Like the perfect pas de deux, ballet and opera have been in sync in Paris since 1669, when the Sun King Louis XIV — who fancied himself as a gifted dancer as much as a benevolent patron of the arts — founded the Académie d’Opéra. Ballet was originally performed as an entr’acte during an operatic show, but it eventually pirouetted off into its own art form, standing beautifully on its own en pointe feet.
While the company has had numerous names over the centuries — currently: Opéra National de Paris — it endures as the world’s oldest national ballet troupe. And one of the most prestigious: in its long history, the Paris Opera Ballet has attracted the world’s leading composers, singers and dancers, and so has pioneered many ballets and operas that have become beloved classics. And, surely, its location in the City of Light has contributed in no small part to the inspiration of these beautiful productions.

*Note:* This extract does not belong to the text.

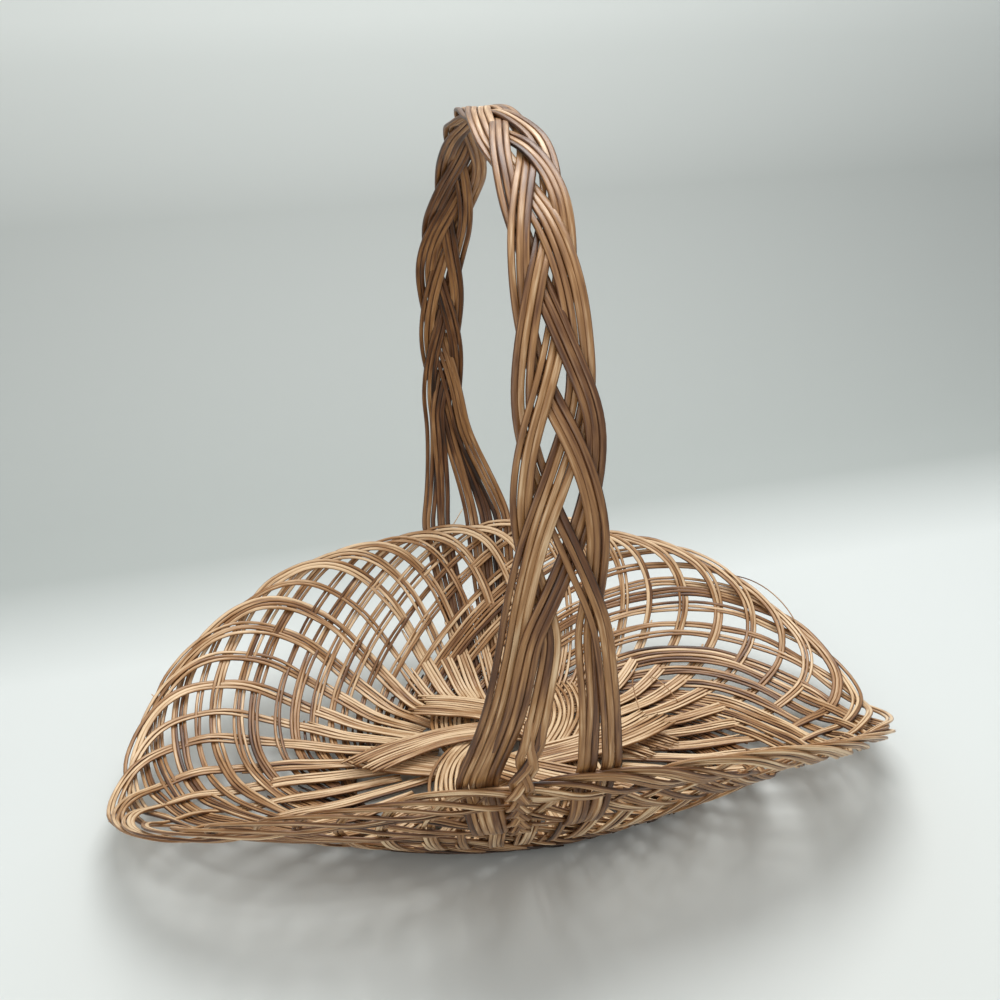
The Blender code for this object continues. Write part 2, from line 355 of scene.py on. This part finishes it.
wallCane = caneMaterial("Split cane, aged brown", 0.0)
baseCane = caneMaterial("Split cane, golden", 0.12)
handleCane = caneMaterial("Split cane, smoked brown", -0.135)
print("materials ready")


# wall: two to four rods go the whole way in each stake, woven under and over
wall = {
    "seed": 100,
    "startDrift": 0.1,
    "baseRods": 4,
    "longCounts": (2, 3, 4),
    "longOdds": (0.26, 0.6, 0.14),
    "shortEnds": (0.3, 0.62),
    "rodRadius": 1.22 * mm,
    "rodGap": 2.42 * mm,
    "rodDrift": 0.3 * mm,
    "thickness": (0.84, 1.08),
    "rootSize": 1.05,
    "thinning": 0.12,
    "lifts": (0.975, 1.0),
    "innerShares": (0.3, 0.68, 0.46, 0.7),
    "innerEdge": 0.97,
    "innerSteps": 8,
    "riseSteps": 26,
    "fallSteps": 90,
    "bunched": 0.72,
    "riseSpread": (-0.5, 0.25),
    "fallSpread": (0, 0.5),
    "turnReach": 1.4,
    "turnFade": 1.1,
    "weave": 1.25 * mm,
    "footTuck": 3.5 * mm,
    "footRound": 4 * mm,
    "footNear": 3 * mm,
    "footFar": 12 * mm,
    "footEntry": 0.6,
    "footLayers": 3,
    "footSpare": 0.3,
    "step": 5.5 * mm,
    "wanderSizes": (0.2 * mm, 0.7 * mm),
    "wanderWaves": (70 * mm, 160 * mm),
    "lumpSize": 0.18 * mm,
    "lumpWave": 0.35,
    "groupTone": 0.07,
    "rodTone": 0.17,
    "goldenTone": 0.14,
    "goldenFade": (0.1, 0.75),
    "fallTone": 0.05,
    # painted shade towards the foot, under the base
    "footShadeTone": 0.2,
    "footShadeFade": (0.0, 0.3),
    # painted highlight along the rim, where the light falls on it
    "rimHighlightTone": 0.11,
    "rimHighlightFade": (0.75, 0.95),
}
# shares of the wall that keep all of a rod's way up or down, or none of it
wholeWay = 2
noWay = -1
# weights that ease a rod's steps from one layer to the next
easing = np.array([1, 2, 3, 2, 1]) / 9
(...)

The Opéra National de Paris puts on an extensive programme every year, gracing the stages of both the Palais Garnier (above) and the Opéra Bastille. Every Paris lover should treat herself to at least one night out at the jaw-droppingly ornate Palais Garnier; even better if it’s to see one of the following performances, which are all quintessentially Parisian in their own wonderful ways …
Giselle
Currently showing at the Palais Garnier, Giselle is a tear-jerker of a ballet about love and betrayal, death by heartache … and a horde of man-hating winged creatures known as Wilis. It’s an emblematic work for the company, having been performed many times since its unveiling in 1841, at the high point of Romantic ballet — the emotion-driven, Gothic-tinged genre that saw ballerinas dance in ethereal tutus and en pointe. One of the choreographers was star dancer Jules Perrot, who cast his partner, Carlotta Grisi, in the now-iconic lead role:
Perrot, incidentally, went on to produce major ballets in London, St Petersburg and Milan, before settling back in Paris, giving lessons at the Palais Garnier, where he was immortalised by Edgar Degas:
La Sylphide
The velvet curtains opened on Romantic ballet in 1832, with La Sylphide, which was lovingly crafted by choreographer Filippo Taglioni for the Paris Opera Ballet as a showcase for his elegant dancer daughter, Marie.
Dancing the part of a minxy heart-breaker of a forest nymph, Marie was the first ballerina to dance on the tips of toes, and in a fluttering white tutu. So mesmerising was her flowing performance that the vision she embodied remains the iconic look for ballerinas to this day.
La Traviata
Giuseppe Verdi might have given his showstopper of an opera a seductively rich Italian accent, but it is at heart Parisian, having been adapted from the French classic La Dame aux Camélias, a tale in turn inspired by one of Paris’s most exquisite and adored courtesans, Marie Duplessis. Read more about her here.
La Traviata has been a star of the Parisian stages since the 1850s.
Manon
Another opera adapted from a French classic, Manon is a reworking of Abbé Prévost’s Manon Lescaut of 1731, a story about one upright man’s fall from grace thanks to that much-loved character of olde-worlde authors — the femme fatale.
Composer Jules Massenet produced many operas during the Belle Époque, when musicals were at their most lavish; Manon, from 1884, was an instant hit, and has remained one of the ultimate classic French operas ever since. It’s next showing at the Opéra Bastille from late February.
La Bohème
In the mid-nineteenth century, aspiring novelist and poet Henri Murger chronicled the Latin Quarter lives of himself and his friends — similarly poor yet on the cusp of creative fame — in Scenes of Bohemian Life. In their wildest dreams, these self-styled bohemians would never have imagined the stardom they would come to achieve, with Giacomo Puccini’s 1896 adaptation of the story to the opera La Bohème.
As with La Traviata, the words and names might be Italian … but it is very much a Parisian tale.
Carmen
Okay, yes, so this opera is ostensibly Spanish … but Carmen is actually another Parisienne at heart.
French composer Georges Bizet based his now-legendary 1875 work on French writer Prosper Merimée’s 1845 novella of the same name. Some say Merimée, a lover of all things Spanish, found his literary muse in friend Eugénie of Montijo, who would go on to become Paris’s leading tastemaker of the Second Empire, as Empress to Napoléon III. Another fun fact: it was the imperial couple’s flashy style that inspired architect Charles Garnier to reach such opulent heights with his stunning new opera house.